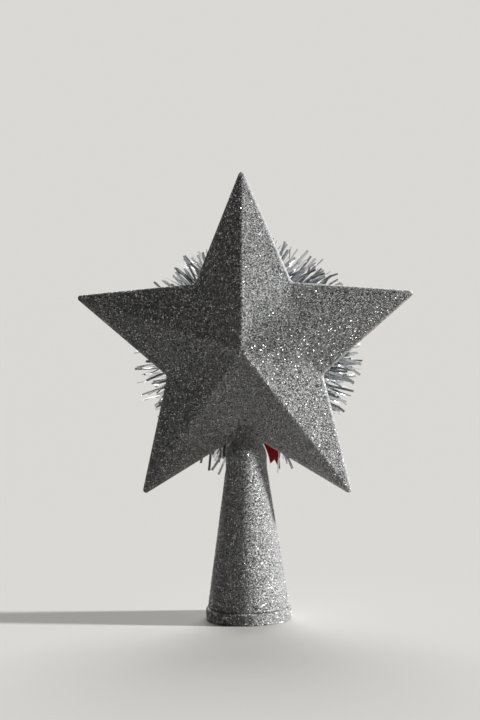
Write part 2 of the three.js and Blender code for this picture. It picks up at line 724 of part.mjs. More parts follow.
function dollHair() {
  const curls = [];
  const ringWidth = FACE_HALF_WIDTH + CURL_RING_OFFSET;
  const ringHeight = FACE_HALF_HEIGHT + CURL_RING_OFFSET;
  const sweep = 180 - 2 * CURL_START;
  const curlSteps = Math.round((sweep * degrees * (ringWidth + ringHeight)) / 2 / CURL_PITCH);
  for (let i = 0; i <= curlSteps; i += 1) {
    const turn = (CURL_START + (sweep * i) / curlSteps) * degrees;
    const centre = new THREE.Vector3(
      ringWidth * Math.cos(turn),
      facePlaneY + CURL_RADIUS * (i % 2 === 0 ? 0.9 : 1.15),
      faceZ + ringHeight * Math.sin(turn),
    );
    const radii = new THREE.Vector3(CURL_RADIUS, CURL_RADIUS * CURL_LENGTHENING, CURL_RADIUS);
    curls.push(ball(centre, radii, CURL_SIDES, CURL_RINGS));
  }
  const fringeSteps = Math.round((2 * FRINGE_HALF_WIDTH) / FRINGE_PITCH);
  for (let i = 0; i <= fringeSteps; i += 1) {
    const part = (2 * i) / fringeSteps - 1;
    const x = part * FRINGE_HALF_WIDTH;
    const z = FACE_HALF_HEIGHT - FRINGE_BELOW_CROWN - FRINGE_DROP * part * part;
    const centre = new THREE.Vector3(x, facePlaneY + headDepthAt(x, z) - FRINGE_SINK, faceZ + z);
    const radii = new THREE.Vector3(FRINGE_RADIUS, FRINGE_RADIUS, FRINGE_RADIUS);
    curls.push(ball(centre, radii, CURL_SIDES, CURL_RINGS));
  }
  const span = 2 * FACE_HALF_HEIGHT;
  const behindDisc = box(-span, span, -span, facePlaneY, faceZ - span, faceZ + span);
  const head = faceSolid(GAP, FACE_DEPTH + GAP, true, FACE_SIDES, FACE_RINGS);
  const hair = joined(curls).subtract(behindDisc).subtract(head);
  const lumps = hair.decompose();
  return lumps.reduce((largest, lump) => (lump.volume() > largest.volume() ? lump : largest));
}

// Bow

const bowPoint = (x, y, z) => new THREE.Vector3(BOW_OFFSET_X + x, knotY + y, knotZ + z);

function bowKnot() {
  const radii = new THREE.Vector3(KNOT_HALF_WIDTH, KNOT_HALF_DEPTH, KNOT_HALF_HEIGHT);
  return ball(bowPoint(0, 0, 0), radii, KNOT_SIDES, KNOT_RINGS);
}

// One cross-section of the ribbon, six points round, with its middle drawn back by cut
function ribbonSection(centre, sideways, outwards, forwards, cut) {
  const half = RIBBON_THICKNESS / 2;
  const tip = forwards.clone().multiplyScalar(cut);
  const left = centre.clone().sub(sideways).add(tip);
  const right = centre.clone().add(sideways).add(tip);
  return [
    left.clone().addScaledVector(outwards, -half),
    centre.clone().addScaledVector(outwards, -half),
    right.clone().addScaledVector(outwards, -half),
    right.clone().addScaledVector(outwards, half),
    centre.clone().addScaledVector(outwards, half),
    left.clone().addScaledVector(outwards, half),
  ];
}

function bowLoop(side) {
  const centreAt = (part) => {
    const turn = part * Math.PI;
    const depth = LOOP_DEPTH * Math.sin(turn) * Math.cos(turn) + RIBBON_THICKNESS * Math.cos(turn);
    const forward = LOOP_FORWARD * Math.sin(turn);
    return bowPoint(side * (KNOT_HALF_WIDTH + GAP + LOOP_LENGTH * Math.sin(turn)), depth + forward, 0);
  };
  const rings = [];
  for (let i = 0; i <= LOOP_STEPS; i += 1) {
    const part = i / LOOP_STEPS;
    const forwards = centreAt(part + 0.01).sub(centreAt(part - 0.01)).normalize();
    const gather = RIBBON_GATHER + (1 - RIBBON_GATHER) * Math.sin(part * Math.PI);
    const sideways = new THREE.Vector3(0, 0, (RIBBON_WIDTH / 2) * gather);
    const outwards = new THREE.Vector3(forwards.y, -forwards.x, 0);
    rings.push(ribbonSection(centreAt(part), sideways, outwards, forwards, 0));
  }
  return solidWithEnds(rings);
}

function bowTail(side) {
  const startX = side * KNOT_HALF_WIDTH * 0.35;
  const startY = side * (RIBBON_THICKNESS / 2 + GAP);
  const bendX = startX + side * TAIL_SPREAD * 0.2;
  const bendZ = -KNOT_HALF_HEIGHT - TAIL_LENGTH * 0.45;
  const path = new THREE.QuadraticBezierCurve3(
    bowPoint(startX, startY, -KNOT_HALF_HEIGHT - GAP),
    bowPoint(bendX, TAIL_FORWARD + startY, bendZ),
    bowPoint(side * TAIL_SPREAD, TAIL_FORWARD, -KNOT_HALF_HEIGHT - TAIL_LENGTH + TAIL_CUT),
  );
  const rings = [];
  for (let i = 0; i <= TAIL_STEPS; i += 1) {
    const part = i / TAIL_STEPS;
    const forwards = path.getTangent(part);
    const twist = side * TAIL_TWIST_ANGLE * part * degrees;
    const sideways = new THREE.Vector3(Math.cos(twist), Math.sin(twist), 0);
    sideways.addScaledVector(forwards, -sideways.dot(forwards)).normalize();
    const outwards = new THREE.Vector3().crossVectors(forwards, sideways).normalize();
    const width = (RIBBON_WIDTH / 2) * Math.min(1, RIBBON_GATHER + (1 - RIBBON_GATHER) * 4 * part);
    sideways.multiplyScalar(width);
    const cut = i === TAIL_STEPS ? TAIL_CUT : 0;
    rings.push(ribbonSection(path.getPoint(part), sideways, outwards, forwards, cut));
  }
  return solidWithEnds(rings);
}

// Materials

const glitterSilver = new THREE.MeshStandardMaterial({ color: 0xb9b8b4, roughness: 0.45, metalness: 0.8 });
const filmSilver = new THREE.MeshStandardMaterial({ color: 0xd4d6d8, roughness: 0.2, metalness: 1 });
const cardSilver = new THREE.MeshStandardMaterial({ color: 0xc4c5c7, roughness: 0.5, metalness: 0.3 });
const wireSteel = new THREE.MeshStandardMaterial({ color: 0x9b9c9d, roughness: 0.35, metalness: 1 });
const skin = new THREE.MeshStandardMaterial({ color: 0xf0cdb8, roughness: 0.45, metalness: 0 });
const eyeGlass = new THREE.MeshStandardMaterial({ color: 0x4a6f93, roughness: 0.08, metalness: 0 });
const hairBrown = new THREE.MeshStandardMaterial({ color: 0xa9743c, roughness: 0.6, metalness: 0 });
const satinRed = new THREE.MeshStandardMaterial({ color: 0xa3101c, roughness: 0.4, metalness: 0 });

// Assembly

const topper = new THREE.Group();

function place(name, solid, material) {
  const mesh = new THREE.Mesh(geometryOf(solid), material);
  mesh.name = name;
  topper.add(mesh);
}

place('cone_socket', coneSocket(), glitterSilver);
place('foot_band', footBand(), glitterSilver);
place('rear_star_shell', rearStarShell(), glitterSilver);
place('front_star_shell', frontStarShell(), glitterSilver);
place('backing_disc', backingDisc(), cardSilver);
const sectorNames = ['upper_right', 'upper_left', 'lower_left', 'lower_right'];
sectorNames.forEach((name, sector) => place(`tinsel_${name}`, tinselSector(sector), filmSilver));
tieTurns.forEach((turn, i) => place(`wire_tie_${i + 1}`, tieWire(turn), wireSteel));
place('face_mask', faceMask(), skin);
place('eye_right', eyeBall(1, EYE_RADIUS), eyeGlass);
place('eye_left', eyeBall(-1, EYE_RADIUS), eyeGlass);
place('doll_hair', dollHair(), hairBrown);
place('bow_knot', bowKnot(), satinRed);
place('bow_loop_right', bowLoop(1), satinRed);
place('bow_loop_left', bowLoop(-1), satinRed);
place('bow_tail_right', bowTail(1), satinRed);
place('bow_tail_left', bowTail(-1), satinRed);

export default topper;
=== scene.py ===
# Looks for a star tree topper with a doll's face: a glittered star and socket, a wreath of tinsel, a face
# and a bow. Sizes are in millimetres and become metres where a mesh is made. +Z is up, and the doll looks
# along +Y.

import math
import random

import bpy
from mathutils import Matrix, Vector


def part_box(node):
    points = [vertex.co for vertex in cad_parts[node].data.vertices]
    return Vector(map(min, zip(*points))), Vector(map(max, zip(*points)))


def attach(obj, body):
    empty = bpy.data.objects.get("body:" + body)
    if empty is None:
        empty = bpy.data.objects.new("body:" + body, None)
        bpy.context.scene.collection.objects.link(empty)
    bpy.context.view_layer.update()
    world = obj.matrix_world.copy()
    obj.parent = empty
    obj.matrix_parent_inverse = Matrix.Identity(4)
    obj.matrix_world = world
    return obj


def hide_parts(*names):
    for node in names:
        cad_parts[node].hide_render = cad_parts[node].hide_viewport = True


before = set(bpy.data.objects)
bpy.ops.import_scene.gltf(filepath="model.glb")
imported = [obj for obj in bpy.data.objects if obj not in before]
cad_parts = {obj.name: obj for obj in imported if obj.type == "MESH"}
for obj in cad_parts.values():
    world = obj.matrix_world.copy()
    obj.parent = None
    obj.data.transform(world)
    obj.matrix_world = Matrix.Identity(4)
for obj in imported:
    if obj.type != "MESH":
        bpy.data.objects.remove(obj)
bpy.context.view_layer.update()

MM = 0.001

# Camera, from the photograph's tips, notches and foot
CAMERA_LENS = 85.0
CAMERA_LONG_SIDE = 36.0
CAMERA_AZIMUTH = 6.91
CAMERA_ELEVATION = 2.80
CAMERA_DISTANCE = 836.0
CAMERA_NEAREST = 10.0
CAMERA_FARTHEST = 40000.0
CAMERA_ROLL = -0.93
LOOK_POINT = Vector((-2.3, 0.0, 127.9))

# Star, as sharp outline radii before the tips and notches are rounded. A part is a share of the way up a
# facet, and heights of the pale rim are from the facet's foot.
ARMS = 5
STAR_TIP = 89.3
STAR_NOTCH = 40.5
STAR_DEPTH = 17.0
TIP_CURVE = 1.5
NOTCH_CURVE = 3.0
RIDGE_CURVE = 0.9
VALLEY_SPREAD = 40.0
EDGE_STRAIGHT = 0.8
EDGE_CURVE = 1.6
SEAM_BEVEL = 0.25
RIDGE_SHARP_PART = 0.125
PEAK_PART = 0.985
PEAK_BLUNTING = 0.99
FLAKES_BELOW_FACET = 0.3
SEAT_MARGIN = 0.5
PALE_RIM_BELOW = -0.1
PALE_RIM_ENDS = 0.4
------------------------
THE PROBLEM:
Your output shall consist solely of the lines from the line with "place('face_mask', faceMask(), skin);" to the line with "obj.matrix_world = world", reproduced exactly, both ends included.

TASK RESULT:
place('face_mask', faceMask(), skin);
place('eye_right', eyeBall(1, EYE_RADIUS), eyeGlass);
place('eye_left', eyeBall(-1, EYE_RADIUS), eyeGlass);
place('doll_hair', dollHair(), hairBrown);
place('bow_knot', bowKnot(), satinRed);
place('bow_loop_right', bowLoop(1), satinRed);
place('bow_loop_left', bowLoop(-1), satinRed);
place('bow_tail_right', bowTail(1), satinRed);
place('bow_tail_left', bowTail(-1), satinRed);

export default topper;
=== scene.py ===
# Looks for a star tree topper with a doll's face: a glittered star and socket, a wreath of tinsel, a face
# and a bow. Sizes are in millimetres and become metres where a mesh is made. +Z is up, and the doll looks
# along +Y.

import math
import random

import bpy
from mathutils import Matrix, Vector


def part_box(node):
    points = [vertex.co for vertex in cad_parts[node].data.vertices]
    return Vector(map(min, zip(*points))), Vector(map(max, zip(*points)))


def attach(obj, body):
    empty = bpy.data.objects.get("body:" + body)
    if empty is None:
        empty = bpy.data.objects.new("body:" + body, None)
        bpy.context.scene.collection.objects.link(empty)
    bpy.context.view_layer.update()
    world = obj.matrix_world.copy()
    obj.parent = empty
    obj.matrix_parent_inverse = Matrix.Identity(4)
    obj.matrix_world = world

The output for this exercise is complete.